**Information supplied**
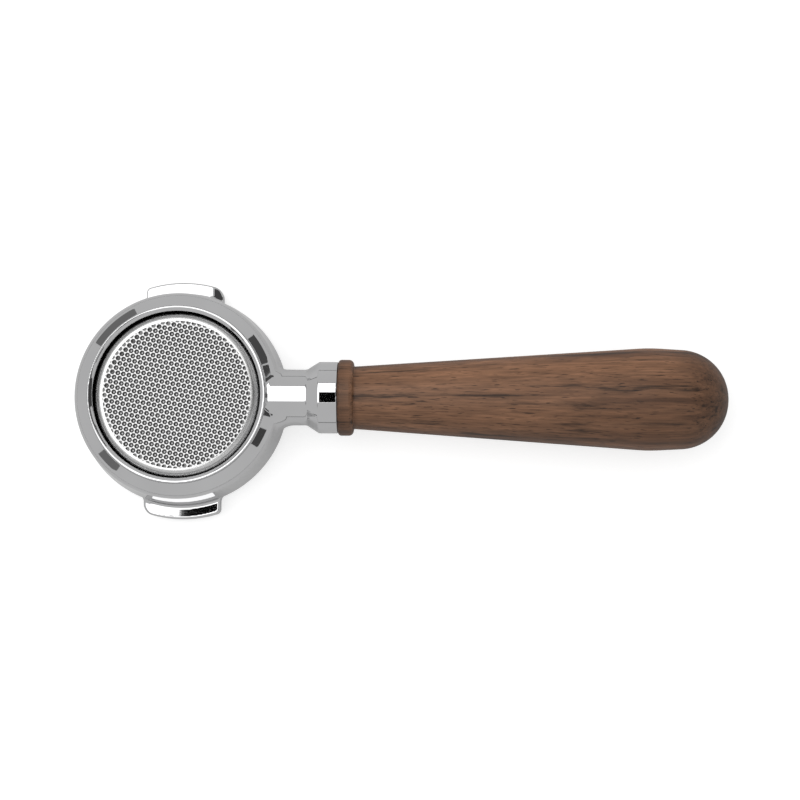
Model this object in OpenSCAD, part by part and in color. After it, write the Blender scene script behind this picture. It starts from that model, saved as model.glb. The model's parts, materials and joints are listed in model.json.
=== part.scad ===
// Bottomless portafilter for a 58 mm espresso group, lying mouth down.
// The origin is the centre of the basket's sealing rim, on the basket's axis.
// +Z runs out through the perforated bottom and +X along the handle.

/* [Filter basket] */
// Inside diameter of the basket's straight wall
basket_bore_d = 58.4; // [56:0.1:60]
// Thickness of the basket's steel sheet
sheet_t = 0.5; // [0.4:0.05:0.8]
// Height of the basket from its rim to its perforated face
basket_h = 28.2; // [25:0.1:32]
// Outside radius of the corner between the wall and the perforated face
basket_corner_r = 3.1; // [1.5:0.1:5]
// Inside radius where the wall turns out into the rim
basket_mouth_r = 1.2; // [0.6:0.1:2]
// Outside diameter of the sealing rim
rim_d = 69.8; // [66:0.1:71]
// Thickness of the sealing rim
rim_t = 0.8; // [0.6:0.1:1.2]
// Radius that eases the rim's outer edges
rim_edge_r = 0.25; // [0.1:0.05:0.28]

/* [Perforated screen] */
// Distance between neighbouring holes
hole_pitch = 2.02; // [1.8:0.01:4]
// Diameter of a hole's dimple on the outside
dimple_d = 1.6; // [0.8:0.05:1.7]
// Diameter of a hole on the inside, where it is smallest
hole_d = 0.5; // [0.3:0.05:0.7]
// Plain border between the outermost dimples and the corner
screen_border = 0.1; // [0.1:0.1:3]
// Turn of the rows of holes against the handle's axis, in degrees
screen_turn = -10.8; // [-30:0.1:30]

/* [Holder ring] */
// Radial clearance between the basket and the holder's bore
basket_gap = 0.4; // [0.3:0.05:0.8]
// How far the lip stands out past the perforated face
lip_proud = 1.8; // [0.6:0.1:4]
// Width of the lip's flat top
lip_w = 1.1; // [0.8:0.1:2]
// Height of the lip above the sloping band at its foot
lip_h = 1.4; // [0.6:0.1:2.4]
// Width of the lip's sloping outer side
lip_slope_w = 0.6; // [0.2:0.1:1.2]
// Width of the sloping band between the lip and the shoulder's edge
band_w = 4.93; // [3.5:0.01:6]
// Drop of the sloping band over that width
band_drop = 1.9; // [0.5:0.1:3]
// Radius that rounds the shoulder
shoulder_round = 4; // [1:0.1:5]
// Outward flare of the wall from the shoulder down to the ears
wall_flare = 1.7; // [0:0.01:3]
// Height above the rim at which the wall is widest
wall_wide_z = 8.5; // [7:0.1:12]
// Inward taper from the widest place to the mouth
mouth_taper = 2; // [0.5:0.1:3]
// Height of the chamfer at the mouth
mouth_chamfer = 1.4; // [0.4:0.1:2]
// Width of the chamfers at both ends of the bore
bore_chamfer = 0.3; // [0.1:0.05:0.6]
// Radius that blends the wall at its widest place
wall_blend_r = 3; // [1:0.5:8]
// Radius that eases the ring's small edges
ring_edge_r = 0.4; // [0.1:0.05:0.5]

/* [Bayonet ears] */
// Diameter over the two ears
ears_d = 87.4; // [82:0.1:92]
// Width of each ear across its straight ends
ear_w = 28.4; // [20:0.1:34]
// Thickness of an ear in its middle
ear_t = 5.2; // [3:0.1:6]
// Height of the ears' back above the plane of the rim
ear_back_z = 2.2; // [1.2:0.1:4]
// Slope of the clamping face along the ear, in degrees
ear_slope = 2.4; // [0:0.1:5]
// Length of the steeper lead-in at the ear's leading end
lead_l = 4; // [1:0.1:8]
// Slope of the lead-in, in degrees
lead_slope = 16; // [6:1:30]
// Radius that rounds the ear's leading corner
lead_corner_r = 4.5; // [1:0.1:7]
// Radius that rounds the ear's trailing corner
tail_corner_r = 2; // [0.5:0.1:5]
// Radius of the fillet between an ear's clamping face and the wall
ear_fillet_r = 1.2; // [0.4:0.1:2]
// Radius that eases the edges of an ear's clamping face
ear_edge_r = 0.5; // [0.2:0.1:1]

/* [Neck and collar] */
// Diameter of the neck
neck_d = 20.2; // [17:0.1:21]
// How far the neck's crest lies below the lip
crest_drop = 0.7; // [0:0.1:2]
// Length of the neck from the widest part of the wall
neck_l = 7.62; // [5:0.01:20]
// Length of the cone between the neck and the collar
flare_l = 4.45; // [2:0.05:10]
// Diameter of the collar that the handle seats on
collar_d = 25.9; // [24:0.1:30]
// Length of the collar
collar_l = 6.9; // [4:0.1:14]
// Radius that eases the collar's edges
collar_edge_r = 0.5; // [0.2:0.1:1.5]
// Radius of the web that fairs the neck's +Y side into the wall
upper_web_r = 2.2; // [1:0.1:6]
// Radius of the web that fairs the neck's -Y side into the wall
lower_web_r = 4; // [1:0.1:6]
// Radius of the hollow where the neck turns out into the cone
cone_foot_r = 2; // [0.5:0.1:4]
// Radius that eases the cone's edge at the collar
cone_top_r = 1; // [0.3:0.1:2]

/* [Wooden handle] */
// Length of the handle
handle_l = 140.7; // [110:0.1:170]
// Diameter of the bead at the collar
bead_d = 27.5; // [25:0.1:32]
// Length of the bead
bead_l = 5.6; // [4:0.1:9]
// Radius of the bead's edge beside the collar
bead_front_r = 1.2; // [0.5:0.1:1.6]
// Radius of the bead's edge beside the grip
bead_back_r = 1.8; // [0.5:0.1:2]
// Diameter of the grip just behind the bead
root_d = 22.6; // [20:0.01:24]
// Length of the tapered stretch of the grip
taper_l = 106.5; // [60:0.1:110]
// Diameter at which the tapered stretch and the nose's flanks meet
grip_d = 37.2; // [30:0.1:38]
// Radius of the hollow between the bead and the grip
bead_foot_r = 0.5; // [0.3:0.1:1]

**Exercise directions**
Everything from the first line of the material through the line containing "along the handle." is to be printed exactly; lines after that are to be left out.

**The solution**
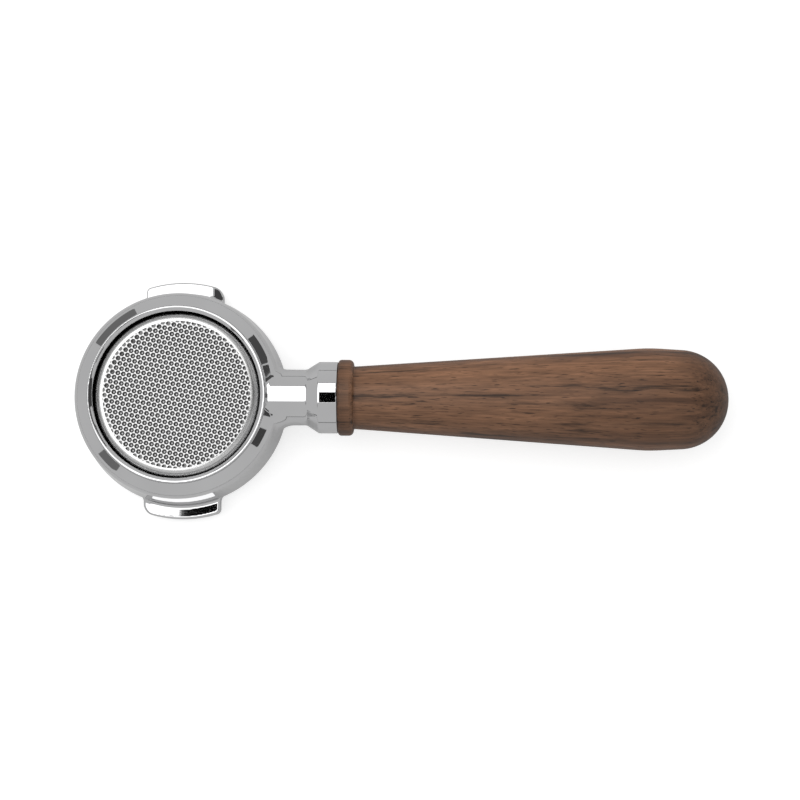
Model this object in OpenSCAD, part by part and in color. After it, write the Blender scene script behind this picture. It starts from that model, saved as model.glb. The model's parts, materials and joints are listed in model.json.
=== part.scad ===
// Bottomless portafilter for a 58 mm espresso group, lying mouth down.
// The origin is the centre of the basket's sealing rim, on the basket's axis.
// +Z runs out through the perforated bottom and +X along the handle.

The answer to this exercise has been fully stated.